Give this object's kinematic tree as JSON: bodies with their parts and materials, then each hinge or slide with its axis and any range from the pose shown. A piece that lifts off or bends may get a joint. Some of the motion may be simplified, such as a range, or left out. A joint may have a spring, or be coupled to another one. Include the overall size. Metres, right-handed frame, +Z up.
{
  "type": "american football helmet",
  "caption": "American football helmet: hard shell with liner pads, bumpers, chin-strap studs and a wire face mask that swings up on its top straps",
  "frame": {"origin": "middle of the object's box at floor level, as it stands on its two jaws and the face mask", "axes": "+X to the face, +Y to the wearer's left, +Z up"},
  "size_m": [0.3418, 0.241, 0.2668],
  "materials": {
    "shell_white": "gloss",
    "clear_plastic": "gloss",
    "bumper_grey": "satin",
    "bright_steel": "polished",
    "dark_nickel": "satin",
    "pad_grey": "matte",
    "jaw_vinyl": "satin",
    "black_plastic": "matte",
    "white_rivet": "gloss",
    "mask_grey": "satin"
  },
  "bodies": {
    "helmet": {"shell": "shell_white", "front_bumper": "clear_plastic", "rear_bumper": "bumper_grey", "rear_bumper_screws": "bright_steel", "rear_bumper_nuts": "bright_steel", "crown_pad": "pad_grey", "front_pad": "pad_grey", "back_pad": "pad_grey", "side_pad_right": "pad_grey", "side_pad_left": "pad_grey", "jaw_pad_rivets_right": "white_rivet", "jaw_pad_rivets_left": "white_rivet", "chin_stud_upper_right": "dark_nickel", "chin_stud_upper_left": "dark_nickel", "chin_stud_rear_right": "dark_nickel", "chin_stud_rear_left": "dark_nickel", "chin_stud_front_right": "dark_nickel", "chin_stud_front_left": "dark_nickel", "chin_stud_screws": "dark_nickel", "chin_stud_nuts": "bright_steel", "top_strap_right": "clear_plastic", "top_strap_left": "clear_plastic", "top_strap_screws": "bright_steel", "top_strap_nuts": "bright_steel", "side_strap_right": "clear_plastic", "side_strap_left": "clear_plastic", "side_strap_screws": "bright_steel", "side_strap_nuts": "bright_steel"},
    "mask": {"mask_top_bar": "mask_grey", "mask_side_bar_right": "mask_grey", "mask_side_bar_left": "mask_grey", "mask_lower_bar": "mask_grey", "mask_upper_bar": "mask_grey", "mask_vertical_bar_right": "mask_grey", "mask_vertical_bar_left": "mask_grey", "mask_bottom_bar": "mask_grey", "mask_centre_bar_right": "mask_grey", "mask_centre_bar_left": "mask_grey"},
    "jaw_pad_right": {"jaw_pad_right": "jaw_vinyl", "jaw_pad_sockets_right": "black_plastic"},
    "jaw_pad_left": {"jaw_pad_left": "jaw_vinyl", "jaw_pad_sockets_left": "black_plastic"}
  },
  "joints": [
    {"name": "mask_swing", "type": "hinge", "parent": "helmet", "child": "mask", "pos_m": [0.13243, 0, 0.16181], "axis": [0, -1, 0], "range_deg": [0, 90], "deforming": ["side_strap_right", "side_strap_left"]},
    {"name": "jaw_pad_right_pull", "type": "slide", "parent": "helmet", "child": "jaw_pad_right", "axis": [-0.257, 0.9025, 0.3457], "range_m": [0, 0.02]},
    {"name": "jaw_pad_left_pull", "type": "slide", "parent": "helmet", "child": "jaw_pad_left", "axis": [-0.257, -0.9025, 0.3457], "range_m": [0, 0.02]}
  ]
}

|---|

_Aim of the exercise_. Produce an exact copy of the whole listing.

_Result for this exercise_.
Give this object's kinematic tree as JSON: bodies with their parts and materials, then each hinge or slide with its axis and any range from the pose shown. A piece that lifts off or bends may get a joint. Some of the motion may be simplified, such as a range, or left out. A joint may have a spring, or be coupled to another one. Include the overall size. Metres, right-handed frame, +Z up.
{
  "type": "american football helmet",
  "caption": "American football helmet: hard shell with liner pads, bumpers, chin-strap studs and a wire face mask that swings up on its top straps",
  "frame": {"origin": "middle of the object's box at floor level, as it stands on its two jaws and the face mask", "axes": "+X to the face, +Y to the wearer's left, +Z up"},
  "size_m": [0.3418, 0.241, 0.2668],
  "materials": {
    "shell_white": "gloss",
    "clear_plastic": "gloss",
    "bumper_grey": "satin",
    "bright_steel": "polished",
    "dark_nickel": "satin",
    "pad_grey": "matte",
    "jaw_vinyl": "satin",
    "black_plastic": "matte",
    "white_rivet": "gloss",
    "mask_grey": "satin"
  },
  "bodies": {
    "helmet": {"shell": "shell_white", "front_bumper": "clear_plastic", "rear_bumper": "bumper_grey", "rear_bumper_screws": "bright_steel", "rear_bumper_nuts": "bright_steel", "crown_pad": "pad_grey", "front_pad": "pad_grey", "back_pad": "pad_grey", "side_pad_right": "pad_grey", "side_pad_left": "pad_grey", "jaw_pad_rivets_right": "white_rivet", "jaw_pad_rivets_left": "white_rivet", "chin_stud_upper_right": "dark_nickel", "chin_stud_upper_left": "dark_nickel", "chin_stud_rear_right": "dark_nickel", "chin_stud_rear_left": "dark_nickel", "chin_stud_front_right": "dark_nickel", "chin_stud_front_left": "dark_nickel", "chin_stud_screws": "dark_nickel", "chin_stud_nuts": "bright_steel", "top_strap_right": "clear_plastic", "top_strap_left": "clear_plastic", "top_strap_screws": "bright_steel", "top_strap_nuts": "bright_steel", "side_strap_right": "clear_plastic", "side_strap_left": "clear_plastic", "side_strap_screws": "bright_steel", "side_strap_nuts": "bright_steel"},
    "mask": {"mask_top_bar": "mask_grey", "mask_side_bar_right": "mask_grey", "mask_side_bar_left": "mask_grey", "mask_lower_bar": "mask_grey", "mask_upper_bar": "mask_grey", "mask_vertical_bar_right": "mask_grey", "mask_vertical_bar_left": "mask_grey", "mask_bottom_bar": "mask_grey", "mask_centre_bar_right": "mask_grey", "mask_centre_bar_left": "mask_grey"},
    "jaw_pad_right": {"jaw_pad_right": "jaw_vinyl", "jaw_pad_sockets_right": "black_plastic"},
    "jaw_pad_left": {"jaw_pad_left": "jaw_vinyl", "jaw_pad_sockets_left": "black_plastic"}
  },
  "joints": [
    {"name": "mask_swing", "type": "hinge", "parent": "helmet", "child": "mask", "pos_m": [0.13243, 0, 0.16181], "axis": [0, -1, 0], "range_deg": [0, 90], "deforming": ["side_strap_right", "side_strap_left"]},
    {"name": "jaw_pad_right_pull", "type": "slide", "parent": "helmet", "child": "jaw_pad_right", "axis": [-0.257, 0.9025, 0.3457], "range_m": [0, 0.02]},
    {"name": "jaw_pad_left_pull", "type": "slide", "parent": "helmet", "child": "jaw_pad_left", "axis": [-0.257, -0.9025, 0.3457], "range_m": [0, 0.02]}
  ]
}